## What to produce
Within the data that follows, set down exactly the lines from the one containing "in imported if" through the one containing "return node", both ends included.

## Supplied information
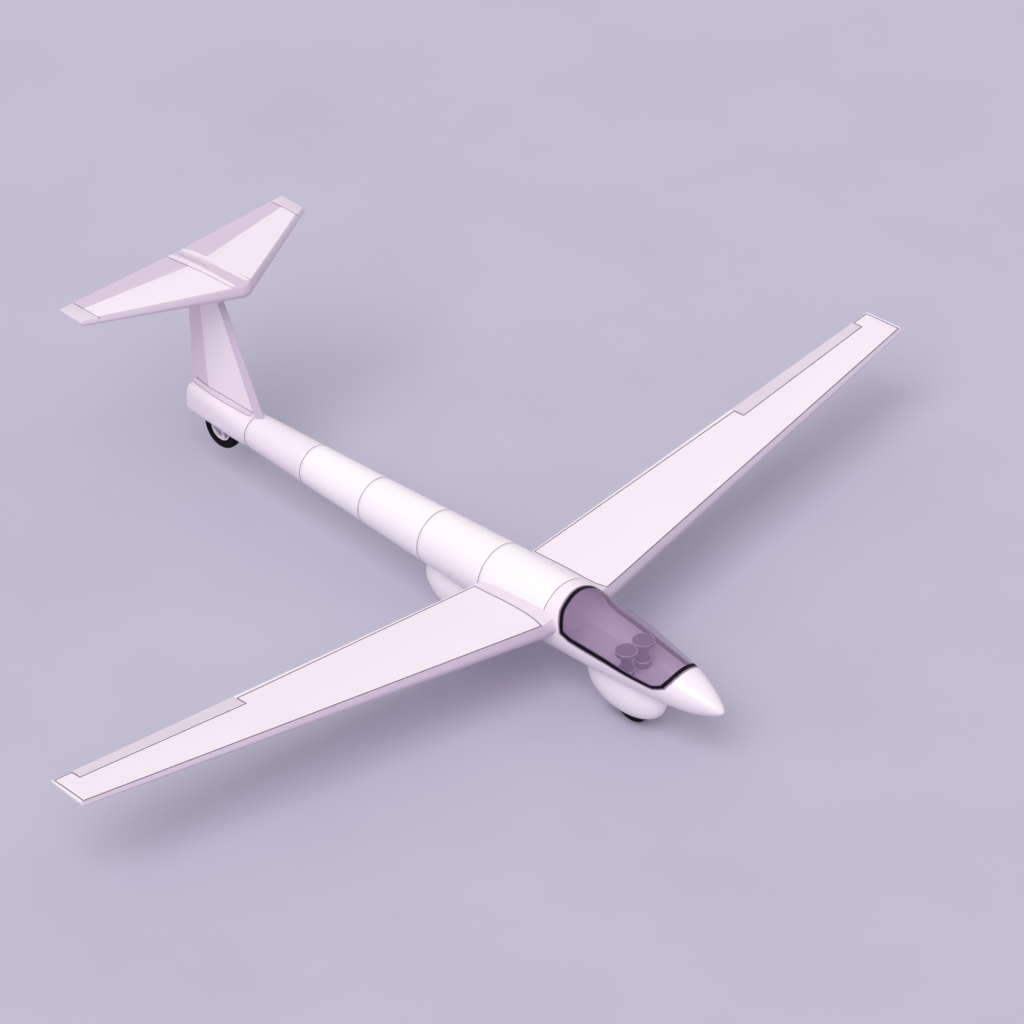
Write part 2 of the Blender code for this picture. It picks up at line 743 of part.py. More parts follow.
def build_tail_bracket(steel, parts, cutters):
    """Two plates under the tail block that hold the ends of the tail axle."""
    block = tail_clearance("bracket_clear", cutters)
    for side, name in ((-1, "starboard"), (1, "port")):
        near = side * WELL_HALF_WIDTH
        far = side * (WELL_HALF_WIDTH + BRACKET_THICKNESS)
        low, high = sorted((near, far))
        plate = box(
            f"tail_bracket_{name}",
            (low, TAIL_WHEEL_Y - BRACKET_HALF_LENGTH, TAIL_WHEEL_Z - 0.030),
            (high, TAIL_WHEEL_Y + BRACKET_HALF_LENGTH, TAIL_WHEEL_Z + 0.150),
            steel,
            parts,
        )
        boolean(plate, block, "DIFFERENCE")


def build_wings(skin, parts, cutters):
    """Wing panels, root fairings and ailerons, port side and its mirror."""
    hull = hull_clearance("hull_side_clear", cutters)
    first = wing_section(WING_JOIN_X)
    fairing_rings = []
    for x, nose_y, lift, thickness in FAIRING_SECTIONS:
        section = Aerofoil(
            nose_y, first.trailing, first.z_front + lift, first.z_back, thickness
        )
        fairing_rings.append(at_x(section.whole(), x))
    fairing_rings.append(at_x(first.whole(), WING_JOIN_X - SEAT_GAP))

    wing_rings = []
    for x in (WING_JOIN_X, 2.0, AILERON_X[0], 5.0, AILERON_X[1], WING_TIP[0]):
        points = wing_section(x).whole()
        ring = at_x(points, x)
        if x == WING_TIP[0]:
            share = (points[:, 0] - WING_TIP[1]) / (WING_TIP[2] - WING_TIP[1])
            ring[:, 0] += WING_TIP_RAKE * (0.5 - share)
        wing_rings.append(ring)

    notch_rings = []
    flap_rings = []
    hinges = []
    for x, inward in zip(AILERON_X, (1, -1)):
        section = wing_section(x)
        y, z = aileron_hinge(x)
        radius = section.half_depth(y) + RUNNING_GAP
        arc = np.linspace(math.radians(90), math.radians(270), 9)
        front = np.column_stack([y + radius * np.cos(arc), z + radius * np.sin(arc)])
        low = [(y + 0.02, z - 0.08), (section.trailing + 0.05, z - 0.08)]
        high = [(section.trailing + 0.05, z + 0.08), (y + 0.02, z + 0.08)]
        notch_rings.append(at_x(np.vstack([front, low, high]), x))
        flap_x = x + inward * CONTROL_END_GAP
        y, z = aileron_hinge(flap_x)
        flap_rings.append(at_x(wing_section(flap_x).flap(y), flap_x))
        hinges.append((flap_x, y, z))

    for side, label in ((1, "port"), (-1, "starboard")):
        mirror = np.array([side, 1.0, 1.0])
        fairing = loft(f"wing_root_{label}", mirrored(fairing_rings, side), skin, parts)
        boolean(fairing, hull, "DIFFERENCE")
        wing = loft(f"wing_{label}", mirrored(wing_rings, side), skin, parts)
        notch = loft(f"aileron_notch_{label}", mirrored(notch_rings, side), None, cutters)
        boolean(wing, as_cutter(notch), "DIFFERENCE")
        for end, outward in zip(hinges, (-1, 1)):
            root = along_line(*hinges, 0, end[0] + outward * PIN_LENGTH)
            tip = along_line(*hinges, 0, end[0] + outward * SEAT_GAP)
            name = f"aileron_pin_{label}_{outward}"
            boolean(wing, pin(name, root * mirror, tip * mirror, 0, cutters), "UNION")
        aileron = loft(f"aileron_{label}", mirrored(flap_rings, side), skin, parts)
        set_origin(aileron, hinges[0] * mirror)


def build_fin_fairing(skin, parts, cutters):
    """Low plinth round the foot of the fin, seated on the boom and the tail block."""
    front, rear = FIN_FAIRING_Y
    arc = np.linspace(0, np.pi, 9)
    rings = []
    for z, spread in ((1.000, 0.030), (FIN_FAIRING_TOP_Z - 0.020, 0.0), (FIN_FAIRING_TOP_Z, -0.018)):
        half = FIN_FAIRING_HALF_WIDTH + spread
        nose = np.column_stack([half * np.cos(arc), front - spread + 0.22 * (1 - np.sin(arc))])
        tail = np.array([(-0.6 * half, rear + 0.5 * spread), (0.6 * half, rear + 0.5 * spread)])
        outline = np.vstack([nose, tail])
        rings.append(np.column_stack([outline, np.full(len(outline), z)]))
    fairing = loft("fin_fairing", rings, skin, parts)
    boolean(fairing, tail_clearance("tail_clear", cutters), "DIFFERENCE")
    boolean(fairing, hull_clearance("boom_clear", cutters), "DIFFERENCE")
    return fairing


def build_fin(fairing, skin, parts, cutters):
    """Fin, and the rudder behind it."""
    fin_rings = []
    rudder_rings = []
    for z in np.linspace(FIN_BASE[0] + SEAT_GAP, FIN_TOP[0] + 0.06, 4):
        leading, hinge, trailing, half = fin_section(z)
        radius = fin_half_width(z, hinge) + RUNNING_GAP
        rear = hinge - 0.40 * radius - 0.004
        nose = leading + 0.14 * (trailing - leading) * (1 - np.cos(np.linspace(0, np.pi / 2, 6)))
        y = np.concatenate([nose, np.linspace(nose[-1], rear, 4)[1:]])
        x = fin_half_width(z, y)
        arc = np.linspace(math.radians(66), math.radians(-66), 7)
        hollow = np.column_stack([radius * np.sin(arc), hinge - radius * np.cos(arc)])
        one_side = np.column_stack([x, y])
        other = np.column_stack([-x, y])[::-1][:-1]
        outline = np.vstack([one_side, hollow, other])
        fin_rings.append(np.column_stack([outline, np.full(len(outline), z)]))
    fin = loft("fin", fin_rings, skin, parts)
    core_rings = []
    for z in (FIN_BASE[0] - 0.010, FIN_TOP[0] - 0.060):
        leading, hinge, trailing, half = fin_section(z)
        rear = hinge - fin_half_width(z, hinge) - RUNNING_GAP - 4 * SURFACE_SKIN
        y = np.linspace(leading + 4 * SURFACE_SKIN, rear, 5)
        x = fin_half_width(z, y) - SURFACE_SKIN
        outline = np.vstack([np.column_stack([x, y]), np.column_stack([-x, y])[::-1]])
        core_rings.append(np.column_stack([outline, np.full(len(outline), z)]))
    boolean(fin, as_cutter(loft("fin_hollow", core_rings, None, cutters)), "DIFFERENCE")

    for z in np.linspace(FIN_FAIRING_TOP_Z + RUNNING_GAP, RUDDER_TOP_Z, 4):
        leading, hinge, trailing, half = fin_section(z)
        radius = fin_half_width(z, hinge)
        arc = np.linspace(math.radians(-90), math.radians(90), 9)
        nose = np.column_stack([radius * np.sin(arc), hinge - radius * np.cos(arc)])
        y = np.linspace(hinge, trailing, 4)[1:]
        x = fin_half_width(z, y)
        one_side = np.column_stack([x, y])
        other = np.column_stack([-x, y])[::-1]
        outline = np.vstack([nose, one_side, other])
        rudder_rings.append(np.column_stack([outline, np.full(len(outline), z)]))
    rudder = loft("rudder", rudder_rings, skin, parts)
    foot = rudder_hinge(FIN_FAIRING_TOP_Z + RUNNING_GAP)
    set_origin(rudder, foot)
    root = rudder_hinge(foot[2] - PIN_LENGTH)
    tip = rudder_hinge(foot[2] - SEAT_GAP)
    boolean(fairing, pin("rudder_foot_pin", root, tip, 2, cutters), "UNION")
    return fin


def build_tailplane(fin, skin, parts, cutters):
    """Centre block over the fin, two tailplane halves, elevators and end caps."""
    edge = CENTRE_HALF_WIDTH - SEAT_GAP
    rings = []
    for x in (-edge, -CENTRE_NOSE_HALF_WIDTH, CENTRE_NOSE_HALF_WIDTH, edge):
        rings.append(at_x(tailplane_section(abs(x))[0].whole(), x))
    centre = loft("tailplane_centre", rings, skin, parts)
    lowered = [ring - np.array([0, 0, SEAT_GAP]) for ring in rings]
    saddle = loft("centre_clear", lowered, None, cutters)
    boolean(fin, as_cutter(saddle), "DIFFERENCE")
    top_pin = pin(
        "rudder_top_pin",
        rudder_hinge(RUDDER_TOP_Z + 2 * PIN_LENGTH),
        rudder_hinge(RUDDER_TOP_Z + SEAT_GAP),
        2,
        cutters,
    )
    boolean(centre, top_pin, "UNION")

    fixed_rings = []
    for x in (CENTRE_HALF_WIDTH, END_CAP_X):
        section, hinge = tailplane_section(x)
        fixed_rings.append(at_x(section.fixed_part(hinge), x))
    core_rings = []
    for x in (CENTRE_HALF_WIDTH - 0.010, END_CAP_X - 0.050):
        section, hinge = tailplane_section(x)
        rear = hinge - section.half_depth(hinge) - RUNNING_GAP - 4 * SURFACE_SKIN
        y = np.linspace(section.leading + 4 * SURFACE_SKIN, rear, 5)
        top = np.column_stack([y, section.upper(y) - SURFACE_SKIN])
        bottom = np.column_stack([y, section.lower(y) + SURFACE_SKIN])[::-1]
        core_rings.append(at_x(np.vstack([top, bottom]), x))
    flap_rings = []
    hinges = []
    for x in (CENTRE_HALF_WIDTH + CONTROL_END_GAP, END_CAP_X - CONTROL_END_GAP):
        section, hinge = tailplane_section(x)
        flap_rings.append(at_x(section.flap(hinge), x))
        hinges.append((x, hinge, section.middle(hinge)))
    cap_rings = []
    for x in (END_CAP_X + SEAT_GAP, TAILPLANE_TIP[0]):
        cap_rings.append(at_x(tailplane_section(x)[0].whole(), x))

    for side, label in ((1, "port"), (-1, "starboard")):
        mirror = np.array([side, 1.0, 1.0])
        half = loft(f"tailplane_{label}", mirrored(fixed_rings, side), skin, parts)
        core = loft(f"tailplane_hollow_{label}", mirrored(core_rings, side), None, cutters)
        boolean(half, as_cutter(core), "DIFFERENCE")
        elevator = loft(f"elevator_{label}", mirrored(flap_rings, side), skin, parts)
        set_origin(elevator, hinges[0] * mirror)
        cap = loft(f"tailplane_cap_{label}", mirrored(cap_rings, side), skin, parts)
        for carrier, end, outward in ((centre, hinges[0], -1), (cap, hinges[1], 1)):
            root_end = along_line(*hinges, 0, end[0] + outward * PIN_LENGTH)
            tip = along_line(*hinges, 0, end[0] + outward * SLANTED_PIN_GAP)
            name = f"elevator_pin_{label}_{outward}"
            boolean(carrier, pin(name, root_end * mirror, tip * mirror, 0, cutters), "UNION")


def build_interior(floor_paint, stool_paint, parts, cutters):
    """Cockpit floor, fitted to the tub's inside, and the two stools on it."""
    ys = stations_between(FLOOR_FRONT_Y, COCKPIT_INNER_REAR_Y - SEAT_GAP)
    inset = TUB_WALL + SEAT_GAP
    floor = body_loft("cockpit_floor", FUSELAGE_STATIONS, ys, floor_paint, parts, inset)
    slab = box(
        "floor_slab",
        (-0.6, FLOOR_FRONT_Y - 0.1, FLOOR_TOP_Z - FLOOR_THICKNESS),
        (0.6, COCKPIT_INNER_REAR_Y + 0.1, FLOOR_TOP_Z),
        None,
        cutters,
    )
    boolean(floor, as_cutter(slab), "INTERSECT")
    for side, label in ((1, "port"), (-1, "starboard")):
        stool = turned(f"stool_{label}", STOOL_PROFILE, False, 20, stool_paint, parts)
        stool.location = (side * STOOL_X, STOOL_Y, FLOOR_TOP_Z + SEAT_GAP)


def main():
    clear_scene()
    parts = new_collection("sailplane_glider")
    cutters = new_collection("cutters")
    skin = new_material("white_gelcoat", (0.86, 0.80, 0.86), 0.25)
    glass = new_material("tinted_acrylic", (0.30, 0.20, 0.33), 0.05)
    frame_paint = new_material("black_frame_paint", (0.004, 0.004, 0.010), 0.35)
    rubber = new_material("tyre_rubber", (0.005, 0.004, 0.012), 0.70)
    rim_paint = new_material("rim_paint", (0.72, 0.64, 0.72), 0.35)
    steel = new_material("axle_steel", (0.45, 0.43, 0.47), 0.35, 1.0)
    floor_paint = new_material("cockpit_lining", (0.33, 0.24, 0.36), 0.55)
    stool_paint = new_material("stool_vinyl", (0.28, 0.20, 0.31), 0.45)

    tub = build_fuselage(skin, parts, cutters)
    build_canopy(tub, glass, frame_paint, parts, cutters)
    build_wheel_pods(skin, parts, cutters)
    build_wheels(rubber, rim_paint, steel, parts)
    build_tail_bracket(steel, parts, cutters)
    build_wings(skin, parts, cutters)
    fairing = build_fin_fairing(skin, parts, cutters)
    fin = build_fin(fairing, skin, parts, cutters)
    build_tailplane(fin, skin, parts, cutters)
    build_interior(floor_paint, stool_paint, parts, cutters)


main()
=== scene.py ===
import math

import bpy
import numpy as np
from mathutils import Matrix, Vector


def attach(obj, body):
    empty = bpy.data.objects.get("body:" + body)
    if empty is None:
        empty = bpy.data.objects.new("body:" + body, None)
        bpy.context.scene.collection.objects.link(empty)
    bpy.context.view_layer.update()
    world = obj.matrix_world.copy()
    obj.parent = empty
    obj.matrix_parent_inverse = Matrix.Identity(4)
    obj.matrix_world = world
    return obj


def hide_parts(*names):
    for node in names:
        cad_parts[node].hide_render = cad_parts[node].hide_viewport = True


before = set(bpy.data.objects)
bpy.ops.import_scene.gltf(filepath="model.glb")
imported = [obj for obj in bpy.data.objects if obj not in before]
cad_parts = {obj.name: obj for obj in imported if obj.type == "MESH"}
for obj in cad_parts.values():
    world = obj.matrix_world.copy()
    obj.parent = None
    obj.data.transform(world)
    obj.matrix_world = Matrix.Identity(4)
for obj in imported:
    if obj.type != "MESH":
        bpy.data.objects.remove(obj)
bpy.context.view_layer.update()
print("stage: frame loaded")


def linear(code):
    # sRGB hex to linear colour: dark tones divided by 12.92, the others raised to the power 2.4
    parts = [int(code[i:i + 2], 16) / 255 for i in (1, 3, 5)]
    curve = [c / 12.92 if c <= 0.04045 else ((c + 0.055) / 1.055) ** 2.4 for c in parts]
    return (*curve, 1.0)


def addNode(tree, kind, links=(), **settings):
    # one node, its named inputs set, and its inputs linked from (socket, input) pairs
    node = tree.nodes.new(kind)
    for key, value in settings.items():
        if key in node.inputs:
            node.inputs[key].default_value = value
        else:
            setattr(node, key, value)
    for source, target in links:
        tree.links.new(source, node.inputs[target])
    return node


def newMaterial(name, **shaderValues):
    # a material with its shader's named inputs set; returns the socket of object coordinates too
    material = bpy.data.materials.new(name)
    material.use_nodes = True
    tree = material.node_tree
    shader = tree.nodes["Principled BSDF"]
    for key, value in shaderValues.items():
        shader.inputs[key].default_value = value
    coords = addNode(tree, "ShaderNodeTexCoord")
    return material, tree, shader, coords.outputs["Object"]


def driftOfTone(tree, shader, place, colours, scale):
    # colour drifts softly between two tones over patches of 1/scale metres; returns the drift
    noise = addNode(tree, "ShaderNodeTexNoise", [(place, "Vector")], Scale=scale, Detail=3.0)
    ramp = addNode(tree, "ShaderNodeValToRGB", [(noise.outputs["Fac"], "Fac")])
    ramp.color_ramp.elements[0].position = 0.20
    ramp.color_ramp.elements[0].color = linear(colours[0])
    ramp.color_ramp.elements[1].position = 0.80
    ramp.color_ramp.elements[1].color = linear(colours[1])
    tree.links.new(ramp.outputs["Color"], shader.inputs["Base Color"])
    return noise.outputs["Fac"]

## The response
cad_parts = {obj.name: obj for obj in imported if obj.type == "MESH"}
for obj in cad_parts.values():
    world = obj.matrix_world.copy()
    obj.parent = None
    obj.data.transform(world)
    obj.matrix_world = Matrix.Identity(4)
for obj in imported:
    if obj.type != "MESH":
        bpy.data.objects.remove(obj)
bpy.context.view_layer.update()
print("stage: frame loaded")


def linear(code):
    # sRGB hex to linear colour: dark tones divided by 12.92, the others raised to the power 2.4
    parts = [int(code[i:i + 2], 16) / 255 for i in (1, 3, 5)]
    curve = [c / 12.92 if c <= 0.04045 else ((c + 0.055) / 1.055) ** 2.4 for c in parts]
    return (*curve, 1.0)


def addNode(tree, kind, links=(), **settings):
    # one node, its named inputs set, and its inputs linked from (socket, input) pairs
    node = tree.nodes.new(kind)
    for key, value in settings.items():
        if key in node.inputs:
            node.inputs[key].default_value = value
        else:
            setattr(node, key, value)
    for source, target in links:
        tree.links.new(source, node.inputs[target])
    return node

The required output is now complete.